Если бы я мог, я ушел бы из этого дома. Так приятно было бы снова пройтись по пустынным улицам, как вчера утром. От моего визита к доктору Лавилю, от часов, проведенных в кафе г-жи Дюплуи, у меня осталось только какое-то смутное воспоминание, и когда я стараюсь сосредоточиться, восстановить подробности, мною овладевает невероятная, неодолимая усталость. То, что тогда во мне страдало, уже не существует, уже не может существовать. Какая-то часть моей души утратила чувствительность, останется бесчувственной до конца.
Конечно, я сожалею о слабости, проявленной перед доктором Лавилем. Но мне следовало бы стыдиться, что я нисколько не угрызаюсь из-за ложного представления о священниках, которое сложилось по моей вине у этого человека, такого твердого, решительного. Ну и пусть! Все это позади. Недоверие, которое я испытывал к себе, к своей особе, рассеялось, думаю, навсегда. Конец борьбе. Я ее больше не понимаю. Я примирился с собой, с этими бренными останками.
Ненавидеть себя легче, чем думают. Благодать в том, чтобы себя забыть. И если бы всякая гордость угасла в нас, высшей благодатью было бы смиренно возлюбить себя - один из страдающих членов Господа нашего Иисуса Христа.
Письмо г-на Луи Дюфрети г-ну Торсийскому кюре.
ПОСТАВКА АПТЕКАРСКИХ И МОСКАТЕЛЬНЫХ ТОВАРОВ
ИМПОРТ-ЭКСПОРТ
Луи Дюфрети, торговый представитель.
Лилль... февраля 19... года
Господин кюре,
Сообщаю вам без промедления просимые вами подробности. Впоследствии они будут дополнены рассказом, который мое состояние здоровья пока не позволяет мне окончательно отделать и который я намерен опубликовать в "Кайе де ла женесс лиллуаз", скромном журнале, где я сотрудничаю в часы досуга.
Позволю себе выслать вам соответствующий номер, как только он появится в продаже.
Посещение моего друга доставило мне живейшее удовольствие. Наша взаимная привязанность, возникшая в самые прекрасные годы юности, была из тех, которым нечего бояться враждебных ударов времени. Полагаю, впрочем, что сначала в его намерения не входило затягивать свой визит дольше, чем это необходимо для доброй братской беседы. Часов в семь вечера он почувствовал легкое недомогание.
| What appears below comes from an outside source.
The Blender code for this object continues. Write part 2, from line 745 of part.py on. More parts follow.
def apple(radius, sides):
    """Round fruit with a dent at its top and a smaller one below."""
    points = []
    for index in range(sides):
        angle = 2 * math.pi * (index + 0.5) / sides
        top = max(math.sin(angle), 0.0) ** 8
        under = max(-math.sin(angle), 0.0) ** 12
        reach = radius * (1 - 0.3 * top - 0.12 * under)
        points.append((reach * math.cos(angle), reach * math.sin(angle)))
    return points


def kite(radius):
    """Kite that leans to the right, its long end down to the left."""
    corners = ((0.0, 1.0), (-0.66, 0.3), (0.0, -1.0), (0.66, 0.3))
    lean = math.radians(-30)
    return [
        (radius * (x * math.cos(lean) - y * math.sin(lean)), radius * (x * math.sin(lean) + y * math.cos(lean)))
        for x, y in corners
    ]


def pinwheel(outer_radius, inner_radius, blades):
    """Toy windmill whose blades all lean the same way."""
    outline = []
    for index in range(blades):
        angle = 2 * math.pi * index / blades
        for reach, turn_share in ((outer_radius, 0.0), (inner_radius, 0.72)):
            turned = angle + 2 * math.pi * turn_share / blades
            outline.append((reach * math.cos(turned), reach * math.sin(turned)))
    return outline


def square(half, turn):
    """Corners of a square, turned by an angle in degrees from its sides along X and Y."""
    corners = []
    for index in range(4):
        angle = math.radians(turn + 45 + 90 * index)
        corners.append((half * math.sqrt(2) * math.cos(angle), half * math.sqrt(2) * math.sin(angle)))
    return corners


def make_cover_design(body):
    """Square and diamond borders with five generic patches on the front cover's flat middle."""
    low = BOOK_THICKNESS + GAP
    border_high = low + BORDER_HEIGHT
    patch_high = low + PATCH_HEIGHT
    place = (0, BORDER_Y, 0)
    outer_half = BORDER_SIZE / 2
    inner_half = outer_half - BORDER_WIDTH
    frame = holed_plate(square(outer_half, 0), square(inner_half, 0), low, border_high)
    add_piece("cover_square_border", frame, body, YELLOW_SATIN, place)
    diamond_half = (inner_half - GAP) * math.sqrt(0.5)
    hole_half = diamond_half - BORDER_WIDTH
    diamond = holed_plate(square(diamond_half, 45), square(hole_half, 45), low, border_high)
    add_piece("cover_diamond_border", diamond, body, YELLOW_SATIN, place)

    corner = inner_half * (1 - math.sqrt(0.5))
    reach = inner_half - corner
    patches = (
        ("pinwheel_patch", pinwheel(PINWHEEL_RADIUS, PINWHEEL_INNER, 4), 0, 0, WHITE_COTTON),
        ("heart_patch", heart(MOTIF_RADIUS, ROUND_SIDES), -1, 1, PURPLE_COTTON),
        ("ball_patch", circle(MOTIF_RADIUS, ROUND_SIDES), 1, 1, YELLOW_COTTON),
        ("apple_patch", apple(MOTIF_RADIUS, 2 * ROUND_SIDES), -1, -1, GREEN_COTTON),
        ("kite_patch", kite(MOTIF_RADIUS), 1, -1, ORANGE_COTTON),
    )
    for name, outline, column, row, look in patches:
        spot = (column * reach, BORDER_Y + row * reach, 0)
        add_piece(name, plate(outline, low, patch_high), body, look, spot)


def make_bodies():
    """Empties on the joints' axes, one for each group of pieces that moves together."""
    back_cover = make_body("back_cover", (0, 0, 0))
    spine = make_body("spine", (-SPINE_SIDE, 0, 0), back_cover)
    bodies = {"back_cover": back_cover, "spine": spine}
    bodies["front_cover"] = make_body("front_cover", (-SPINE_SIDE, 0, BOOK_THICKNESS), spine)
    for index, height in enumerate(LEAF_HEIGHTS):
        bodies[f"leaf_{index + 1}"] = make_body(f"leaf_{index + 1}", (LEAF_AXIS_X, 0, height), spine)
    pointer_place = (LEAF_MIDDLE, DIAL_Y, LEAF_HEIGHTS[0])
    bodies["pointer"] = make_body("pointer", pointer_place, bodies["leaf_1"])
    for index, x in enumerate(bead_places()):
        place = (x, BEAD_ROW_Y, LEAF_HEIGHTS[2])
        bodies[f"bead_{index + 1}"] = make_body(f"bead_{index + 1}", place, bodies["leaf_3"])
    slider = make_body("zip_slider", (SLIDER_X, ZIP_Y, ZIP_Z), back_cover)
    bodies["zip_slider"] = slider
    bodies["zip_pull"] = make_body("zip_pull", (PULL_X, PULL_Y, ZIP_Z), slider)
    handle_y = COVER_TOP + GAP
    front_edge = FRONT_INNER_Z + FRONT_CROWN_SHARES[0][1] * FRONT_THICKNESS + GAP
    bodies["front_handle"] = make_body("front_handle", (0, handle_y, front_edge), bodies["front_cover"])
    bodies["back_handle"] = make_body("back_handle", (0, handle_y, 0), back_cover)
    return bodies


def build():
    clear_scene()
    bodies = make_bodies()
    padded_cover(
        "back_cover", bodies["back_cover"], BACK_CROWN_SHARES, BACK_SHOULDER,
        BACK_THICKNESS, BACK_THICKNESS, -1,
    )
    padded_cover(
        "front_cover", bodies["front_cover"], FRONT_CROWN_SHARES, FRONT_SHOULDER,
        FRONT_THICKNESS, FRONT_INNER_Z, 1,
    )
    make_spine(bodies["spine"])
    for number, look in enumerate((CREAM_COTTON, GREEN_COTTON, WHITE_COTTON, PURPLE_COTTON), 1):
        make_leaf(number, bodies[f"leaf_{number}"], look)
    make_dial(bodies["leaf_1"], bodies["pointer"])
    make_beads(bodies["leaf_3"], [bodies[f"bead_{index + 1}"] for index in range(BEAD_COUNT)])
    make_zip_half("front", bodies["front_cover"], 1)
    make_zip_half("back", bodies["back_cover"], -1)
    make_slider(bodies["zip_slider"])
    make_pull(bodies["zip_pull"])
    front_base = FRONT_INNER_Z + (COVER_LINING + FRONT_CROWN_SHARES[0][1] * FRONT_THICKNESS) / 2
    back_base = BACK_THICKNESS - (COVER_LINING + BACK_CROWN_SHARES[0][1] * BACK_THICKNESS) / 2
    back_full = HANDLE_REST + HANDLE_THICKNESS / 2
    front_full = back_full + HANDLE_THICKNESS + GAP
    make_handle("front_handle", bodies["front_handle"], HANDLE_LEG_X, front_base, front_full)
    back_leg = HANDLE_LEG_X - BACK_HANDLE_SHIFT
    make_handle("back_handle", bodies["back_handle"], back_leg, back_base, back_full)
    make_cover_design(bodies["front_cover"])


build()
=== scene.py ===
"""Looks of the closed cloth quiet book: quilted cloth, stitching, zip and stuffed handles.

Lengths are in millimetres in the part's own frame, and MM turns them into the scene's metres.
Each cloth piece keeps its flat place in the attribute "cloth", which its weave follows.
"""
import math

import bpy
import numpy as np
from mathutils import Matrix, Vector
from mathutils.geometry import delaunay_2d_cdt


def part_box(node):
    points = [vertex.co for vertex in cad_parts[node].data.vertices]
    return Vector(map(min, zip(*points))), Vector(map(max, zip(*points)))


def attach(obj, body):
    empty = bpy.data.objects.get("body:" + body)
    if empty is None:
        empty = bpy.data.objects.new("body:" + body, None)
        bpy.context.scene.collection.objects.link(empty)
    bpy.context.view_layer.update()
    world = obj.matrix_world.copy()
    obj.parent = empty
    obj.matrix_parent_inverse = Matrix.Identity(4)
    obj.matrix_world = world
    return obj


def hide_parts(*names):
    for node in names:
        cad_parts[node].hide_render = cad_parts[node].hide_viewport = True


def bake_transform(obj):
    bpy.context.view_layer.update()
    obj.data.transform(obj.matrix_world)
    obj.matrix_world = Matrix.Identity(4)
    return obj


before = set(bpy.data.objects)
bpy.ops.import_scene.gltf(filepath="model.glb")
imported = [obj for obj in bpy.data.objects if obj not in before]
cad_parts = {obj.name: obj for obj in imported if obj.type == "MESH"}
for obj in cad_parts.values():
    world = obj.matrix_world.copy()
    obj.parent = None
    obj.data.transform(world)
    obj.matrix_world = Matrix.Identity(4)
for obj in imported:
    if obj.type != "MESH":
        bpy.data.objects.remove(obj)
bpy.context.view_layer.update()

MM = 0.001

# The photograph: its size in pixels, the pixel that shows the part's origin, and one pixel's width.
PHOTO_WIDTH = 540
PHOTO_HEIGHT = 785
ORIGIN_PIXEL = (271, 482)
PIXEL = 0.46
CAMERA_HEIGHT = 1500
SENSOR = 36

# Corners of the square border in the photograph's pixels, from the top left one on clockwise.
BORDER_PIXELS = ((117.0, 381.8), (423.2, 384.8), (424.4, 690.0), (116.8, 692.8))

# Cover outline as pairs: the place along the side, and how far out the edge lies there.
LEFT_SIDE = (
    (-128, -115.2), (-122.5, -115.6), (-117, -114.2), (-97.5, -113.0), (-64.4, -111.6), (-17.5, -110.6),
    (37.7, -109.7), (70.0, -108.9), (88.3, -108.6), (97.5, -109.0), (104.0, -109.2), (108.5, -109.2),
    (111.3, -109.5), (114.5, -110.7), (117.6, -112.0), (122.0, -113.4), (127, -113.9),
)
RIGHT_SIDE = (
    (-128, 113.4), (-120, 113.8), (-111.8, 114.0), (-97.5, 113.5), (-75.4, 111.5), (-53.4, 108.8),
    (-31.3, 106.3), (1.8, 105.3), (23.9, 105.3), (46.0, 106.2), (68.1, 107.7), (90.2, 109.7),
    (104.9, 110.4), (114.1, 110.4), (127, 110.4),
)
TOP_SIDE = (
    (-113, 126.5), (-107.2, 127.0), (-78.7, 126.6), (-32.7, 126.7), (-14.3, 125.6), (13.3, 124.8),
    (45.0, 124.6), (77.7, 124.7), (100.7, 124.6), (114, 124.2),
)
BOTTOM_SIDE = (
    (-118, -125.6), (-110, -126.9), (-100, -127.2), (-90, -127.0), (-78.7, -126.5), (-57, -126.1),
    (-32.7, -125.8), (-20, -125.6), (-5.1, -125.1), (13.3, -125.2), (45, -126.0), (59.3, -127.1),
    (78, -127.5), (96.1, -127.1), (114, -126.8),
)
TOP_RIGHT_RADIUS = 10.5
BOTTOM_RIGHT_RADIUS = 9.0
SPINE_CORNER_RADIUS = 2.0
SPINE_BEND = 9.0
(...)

Я счел должным не выпускать его из дому. Моя квартира, хоть она и скромна, казалось, очень ему понравилась, и он охотно принял предложение переночевать у меня. Добавлю, что сам я, из деликатности, попросил приюта у одного друга, живущего по соседству.
Сон не шел ко мне, и часа в четыре я тихонечко заглянул в его комнату мой бедный друг был распростерт на полу, без сознания. Мы перенесли его на кровать. Как мы ни были осторожны, боюсь, это повлекло за собой фатальный исход. Его сильно вырвало кровью. Поскольку особа, разделявшая тогда мою жизнь, получила серьезное медицинское образование, она смогла оказать ему необходимую помощь и объяснить мне, в каком он состоянии. Прогноз был самый мрачный. Однако кровотечение прекратилось. Пока я ждал врача, наш бедный друг пришел в сознание. Но не говорил. Капли густого пота стекали с его лба и щек, а взгляд, едва различимый под полуприкрытыми веками, казалось, был полон тоскливого страха. Я заметил, что пульс его быстро слабеет. Соседский мальчик побежал за дежурным священником, викарием прихода святой Остреберты. Умирающий знаками дал мне понять, что просит четки, я взял их из кармана его брюк, он прижал четки к груди и держал так до последней минуты. Казалось, силы начинают к нему возвращаться, едва слышным голосом он попросил меня отпустить ему грехи. Лицо его стало спокойнее, он даже улыбнулся. Хотя трезвая оценка положения обязывала меня не слишком спешить с выполнением его просьбы, гуманность и дружба не позволили мне отказаться. Добавлю, что я, как мне думается, выполнил этот долг с чувством, которое должно избавить вас от всяких тревог.
Священник все еще заставлял себя ждать, и я счел необходимым выразить моему несчастному товарищу свое огорчение по поводу того, что из-за этого опоздания он рискует лишиться того утешения, которое церковь хранит для умирающих. Он, казалось, не слышал меня. Но несколько минут спустя он положил свою руку на мою, призывая меня взглядом приблизить ухо к его губам. И тут он отчетливо, хотя и чрезвычайно медленно, произнес - заверяю вас, что передаю его слова совершенно точно: "Что с того? Все - благодать".
Мне кажется, он умер почти в тот же миг.